Task
What follows is a listing; restate every line of it word for word.
● ● ● ● ●
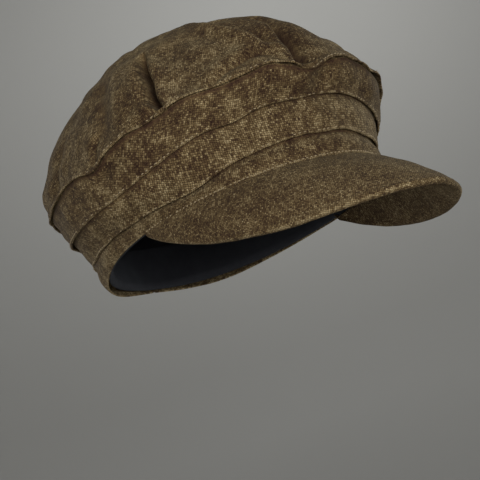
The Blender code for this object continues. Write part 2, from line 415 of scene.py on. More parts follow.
def tier(name, wall, wall_above, height, flare, seed, dents=(), painted_shade=0.0):
    """One lapped tier, its folded foot standing a little proud of what it covers.

    A dent is an angle in degrees, a share of the height, how wide and how tall it is in the
    same measures, and how far it moves the cloth out, in mm. The last argument paints the whole
    tier darker, a painted shade.
    """
    angle = np.linspace(-pi, pi, AROUND + 1)[None, :]
    share = np.concatenate((np.linspace(0, 0.3, 9), np.linspace(0.36, 1, 12)))[:, None]
    behind = wall_above(angle, 0.0 * angle) - outwards(wall_above, angle) * (CLOTH * 0.8)
    top = behind - uphill(wall_above, angle) * CLOTH / 2
    foot = wall(angle, 0.0 * angle)
    out, up = outwards(wall, angle), uphill(wall, angle)
    middle = foot + (top - foot) * share[..., None]
    middle = middle + out * (TIER_BULGE * np.sin(pi * share) ** 2)[..., None]
    # The fold flares unevenly, and the cloth between the seams ripples a little.
    uneven = 1 + 0.55 * swells(foot, 34 * MM, seed)
    free = np.sin(pi * share) ** 0.7
    lift = flare * uneven * np.exp(-((share * height / FLARE_HEIGHT) ** 2))
    for size, depth, extra in ((30, 0.55, 1), (12, 0.16, 2)):
        lift = lift + free * swells(middle, size * MM, seed + extra) * depth * MM
    for at, up_share, wide, tall, rise in dents:
        lift = lift + rise * MM * dent(angle, share, at, up_share, wide, tall)
    # The seam that closes the tier into a ring, at the nape.
    from_seam = (pi - np.abs(angle)) * BAND_RADIUS
    lift = lift - SEAM_DEPTH * np.exp(-((from_seam / SEAM_WIDTH) ** 2))
    face = middle + out * (CLOTH / 4 + lift)[..., None]
    # Its head is tucked up out of sight behind the tier above.
    rise_up = uphill(wall_above, angle)
    tucks = [face[-1:] + rise_up * LAP * k for k in (0.4, 0.8, 1.2)]
    outer = np.vstack((face, *tucks))
    inner = outer - out * FOLDED_CLOTH
    edge = rolled_edge(face[:1] - out * FOLDED_CLOTH / 2, out, up, FOLDED_CLOTH)
    grid = np.vstack((edge[:-1], outer, inner[:0:-1][::2]))
    heights = np.concatenate(
        (np.full(len(edge) - 1, -1 * MM), share[:, 0] * height, [height + LAP] * len(tucks))
    )
    heights = np.concatenate((heights, np.linspace(height + LAP, 0, len(grid) - len(heights))))
    lay = band_lay(angle, heights[:, None])
    # The fold is painted pale, more in some places than in others: partly rubbed yarns, partly a
    # painted highlight along the fold's edge.
    rubbing_and_light = np.clip(0.55 + 0.75 * swells(foot, 14 * MM, seed + 3), 0, 1.3)
    wear_and_painted_light = np.exp(-((np.maximum(heights, 0) / WEAR_AND_LIGHT_HEIGHT) ** 2))[:, None] * rubbing_and_light
    wear_and_painted_light = wear_and_painted_light * (np.arange(len(grid)) < len(edge) + len(face))[:, None]
    # A dark line is painted in the corner under the lap above: a painted shadow of the lap's
    # overhang.
    below_lap = height - 0.4 * MM - heights
    wear_and_painted_light = wear_and_painted_light - 1.5 * np.exp(-((below_lap / WEAR_AND_LIGHT_HEIGHT) ** 2))[:, None] - painted_shade
    made = cloth(name + "_cloth", grid, lay, wear_and_painted_light, TWEED, "loop")
    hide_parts(name)
    return made, face[1], out[0]


MIDDLE_LAP = Ring(
    6.4 * MM, 106.8 * MM, 99.1 * MM, 29.0 * MM, 5.4 * MM, 6.6 * MM,
    ((-80, 14, -1.3), (-50, 10, 1.6), (-36, 6, -1.6), (-10, 8, -1.4), (12, 7, 0.6),
     (70, 12, 1.0), (120, 12, -1.4), (165, 10, 1.0), (-146, 14, 2.2)),
)
HEADBAND_WALL = between(HEM, HEADBAND_LAP)
MIDDLE_WALL = between(HEADBAND_LAP, MIDDLE_LAP)
headband, headband_edge, headband_out = tier(
    "headband", HEADBAND_WALL, MIDDLE_WALL, 17 * MM, 0.2 * MM, 11,
    ((-146, 0.15, 26, 0.55, 3.2), (146, 0.15, 26, 0.55, 2.4)),
)

# --- Middle tier --------------------------------------------------------------------------
# A wider strip that leans out over the headband. Its foot is folded under and stands proud,
# and along the fold its colour is painted paler: partly pressed and rubbed yarns, partly a
# painted highlight.
UPPER_LAP = Ring(
    5.9 * MM, 118.2 * MM, 105.7 * MM, 49.0 * MM, 5.9 * MM, 3.2 * MM,
    ((-101, 5, 1.4), (-86, 5, -5.0), (-70, 6, 1.4), (-50, 7, 2.6), (-36, 5, -0.6),
     (-22, 5, 2.2), (-6.5, 7, -6.2), (11, 5, 1.6), (27, 6, -1.2), (60, 9, -2.4),
     (95, 10, 1.6), (128, 8, -3.0), (163, 10, 1.4), (-146, 14, 2.6)),
)
UPPER_WALL = between(MIDDLE_LAP, UPPER_LAP)
middle_tier, middle_edge, middle_out = tier(
    "middle_tier", MIDDLE_WALL, UPPER_WALL, 22 * MM, 0.7 * MM, 21,
    ((-38, 0.75, 6, 0.3, -1.2), (-60, 0.5, 9, 0.5, 0.9), (-128, 0.5, 24, 0.6, -2.0),
     (128, 0.5, 24, 0.6, -1.6)),
)

# --- Upper tier ---------------------------------------------------------------------------
# The widest strip. It is dented at the front where the crown's big pleat pulls it in, and its
# head is tucked up behind the crown, which swells out from their seam to its own girth.
CROWN_GIRTH = Ring(
    11.0 * MM, 121.0 * MM, 104.9 * MM, 49.0 * MM, 5.9 * MM, 3.2 * MM, UPPER_LAP.strays
)
CROWN_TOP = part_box("crown_top")[1].z - CLOTH / 2
CROWN_SWELL_SHARE, CROWN_FALL, CROWN_ROUNDNESS = 0.18, 1.5, 2.0


def on_crown(angle, share):
    """The crown's smooth form, from its lap line at share 0 to its top at share 1."""
    share = np.asarray(share) + 0.0 * angle
    angle = angle + 0.0 * share
    base, girth = on_ring(UPPER_LAP, angle), on_ring(CROWN_GIRTH, angle)
    swell = np.clip(share / CROWN_SWELL_SHARE, 0, 1)
    swell = (swell * swell * (3 - 2 * swell))[..., None]
    start = base * (1 - swell) + girth * swell
    width = np.clip(1 - np.clip(share, 0, 1) ** CROWN_FALL, 0, 1) ** (1 / CROWN_ROUNDNESS)
    back = CROWN_GIRTH.back
    return np.stack(
        (
            start[..., 0] * width,
            back + (start[..., 1] - back) * width,
            base[..., 2] + (CROWN_TOP - base[..., 2]) * share,
        ),
        -1,
    )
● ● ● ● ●
Completed task
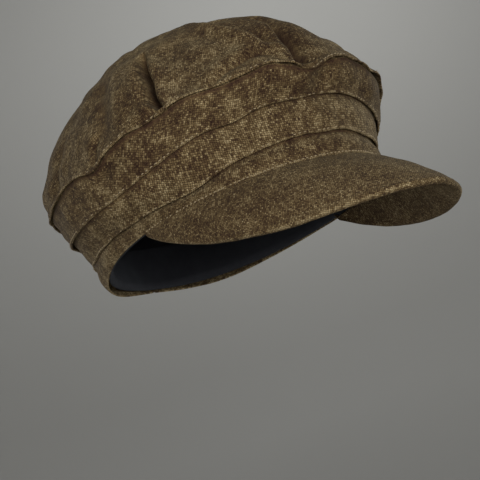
The Blender code for this object continues. Write part 2, from line 415 of scene.py on. More parts follow.
def tier(name, wall, wall_above, height, flare, seed, dents=(), painted_shade=0.0):
    """One lapped tier, its folded foot standing a little proud of what it covers.

    A dent is an angle in degrees, a share of the height, how wide and how tall it is in the
    same measures, and how far it moves the cloth out, in mm. The last argument paints the whole
    tier darker, a painted shade.
    """
    angle = np.linspace(-pi, pi, AROUND + 1)[None, :]
    share = np.concatenate((np.linspace(0, 0.3, 9), np.linspace(0.36, 1, 12)))[:, None]
    behind = wall_above(angle, 0.0 * angle) - outwards(wall_above, angle) * (CLOTH * 0.8)
    top = behind - uphill(wall_above, angle) * CLOTH / 2
    foot = wall(angle, 0.0 * angle)
    out, up = outwards(wall, angle), uphill(wall, angle)
    middle = foot + (top - foot) * share[..., None]
    middle = middle + out * (TIER_BULGE * np.sin(pi * share) ** 2)[..., None]
    # The fold flares unevenly, and the cloth between the seams ripples a little.
    uneven = 1 + 0.55 * swells(foot, 34 * MM, seed)
    free = np.sin(pi * share) ** 0.7
    lift = flare * uneven * np.exp(-((share * height / FLARE_HEIGHT) ** 2))
    for size, depth, extra in ((30, 0.55, 1), (12, 0.16, 2)):
        lift = lift + free * swells(middle, size * MM, seed + extra) * depth * MM
    for at, up_share, wide, tall, rise in dents:
        lift = lift + rise * MM * dent(angle, share, at, up_share, wide, tall)
    # The seam that closes the tier into a ring, at the nape.
    from_seam = (pi - np.abs(angle)) * BAND_RADIUS
    lift = lift - SEAM_DEPTH * np.exp(-((from_seam / SEAM_WIDTH) ** 2))
    face = middle + out * (CLOTH / 4 + lift)[..., None]
    # Its head is tucked up out of sight behind the tier above.
    rise_up = uphill(wall_above, angle)
    tucks = [face[-1:] + rise_up * LAP * k for k in (0.4, 0.8, 1.2)]
    outer = np.vstack((face, *tucks))
    inner = outer - out * FOLDED_CLOTH
    edge = rolled_edge(face[:1] - out * FOLDED_CLOTH / 2, out, up, FOLDED_CLOTH)
    grid = np.vstack((edge[:-1], outer, inner[:0:-1][::2]))
    heights = np.concatenate(
        (np.full(len(edge) - 1, -1 * MM), share[:, 0] * height, [height + LAP] * len(tucks))
    )
    heights = np.concatenate((heights, np.linspace(height + LAP, 0, len(grid) - len(heights))))
    lay = band_lay(angle, heights[:, None])
    # The fold is painted pale, more in some places than in others: partly rubbed yarns, partly a
    # painted highlight along the fold's edge.
    rubbing_and_light = np.clip(0.55 + 0.75 * swells(foot, 14 * MM, seed + 3), 0, 1.3)
    wear_and_painted_light = np.exp(-((np.maximum(heights, 0) / WEAR_AND_LIGHT_HEIGHT) ** 2))[:, None] * rubbing_and_light
    wear_and_painted_light = wear_and_painted_light * (np.arange(len(grid)) < len(edge) + len(face))[:, None]
    # A dark line is painted in the corner under the lap above: a painted shadow of the lap's
    # overhang.
    below_lap = height - 0.4 * MM - heights
    wear_and_painted_light = wear_and_painted_light - 1.5 * np.exp(-((below_lap / WEAR_AND_LIGHT_HEIGHT) ** 2))[:, None] - painted_shade
    made = cloth(name + "_cloth", grid, lay, wear_and_painted_light, TWEED, "loop")
    hide_parts(name)
    return made, face[1], out[0]


MIDDLE_LAP = Ring(
    6.4 * MM, 106.8 * MM, 99.1 * MM, 29.0 * MM, 5.4 * MM, 6.6 * MM,
    ((-80, 14, -1.3), (-50, 10, 1.6), (-36, 6, -1.6), (-10, 8, -1.4), (12, 7, 0.6),
     (70, 12, 1.0), (120, 12, -1.4), (165, 10, 1.0), (-146, 14, 2.2)),
)
HEADBAND_WALL = between(HEM, HEADBAND_LAP)
MIDDLE_WALL = between(HEADBAND_LAP, MIDDLE_LAP)
headband, headband_edge, headband_out = tier(
    "headband", HEADBAND_WALL, MIDDLE_WALL, 17 * MM, 0.2 * MM, 11,
    ((-146, 0.15, 26, 0.55, 3.2), (146, 0.15, 26, 0.55, 2.4)),
)

# --- Middle tier --------------------------------------------------------------------------
# A wider strip that leans out over the headband. Its foot is folded under and stands proud,
# and along the fold its colour is painted paler: partly pressed and rubbed yarns, partly a
# painted highlight.
UPPER_LAP = Ring(
    5.9 * MM, 118.2 * MM, 105.7 * MM, 49.0 * MM, 5.9 * MM, 3.2 * MM,
    ((-101, 5, 1.4), (-86, 5, -5.0), (-70, 6, 1.4), (-50, 7, 2.6), (-36, 5, -0.6),
     (-22, 5, 2.2), (-6.5, 7, -6.2), (11, 5, 1.6), (27, 6, -1.2), (60, 9, -2.4),
     (95, 10, 1.6), (128, 8, -3.0), (163, 10, 1.4), (-146, 14, 2.6)),
)
UPPER_WALL = between(MIDDLE_LAP, UPPER_LAP)
middle_tier, middle_edge, middle_out = tier(
    "middle_tier", MIDDLE_WALL, UPPER_WALL, 22 * MM, 0.7 * MM, 21,
    ((-38, 0.75, 6, 0.3, -1.2), (-60, 0.5, 9, 0.5, 0.9), (-128, 0.5, 24, 0.6, -2.0),
     (128, 0.5, 24, 0.6, -1.6)),
)

# --- Upper tier ---------------------------------------------------------------------------
# The widest strip. It is dented at the front where the crown's big pleat pulls it in, and its
# head is tucked up behind the crown, which swells out from their seam to its own girth.
CROWN_GIRTH = Ring(
    11.0 * MM, 121.0 * MM, 104.9 * MM, 49.0 * MM, 5.9 * MM, 3.2 * MM, UPPER_LAP.strays
)
CROWN_TOP = part_box("crown_top")[1].z - CLOTH / 2
CROWN_SWELL_SHARE, CROWN_FALL, CROWN_ROUNDNESS = 0.18, 1.5, 2.0


def on_crown(angle, share):
    """The crown's smooth form, from its lap line at share 0 to its top at share 1."""
    share = np.asarray(share) + 0.0 * angle
    angle = angle + 0.0 * share
    base, girth = on_ring(UPPER_LAP, angle), on_ring(CROWN_GIRTH, angle)
    swell = np.clip(share / CROWN_SWELL_SHARE, 0, 1)
    swell = (swell * swell * (3 - 2 * swell))[..., None]
    start = base * (1 - swell) + girth * swell
    width = np.clip(1 - np.clip(share, 0, 1) ** CROWN_FALL, 0, 1) ** (1 / CROWN_ROUNDNESS)
    back = CROWN_GIRTH.back
    return np.stack(
        (
            start[..., 0] * width,
            back + (start[..., 1] - back) * width,
            base[..., 2] + (CROWN_TOP - base[..., 2]) * share,
        ),
        -1,
    )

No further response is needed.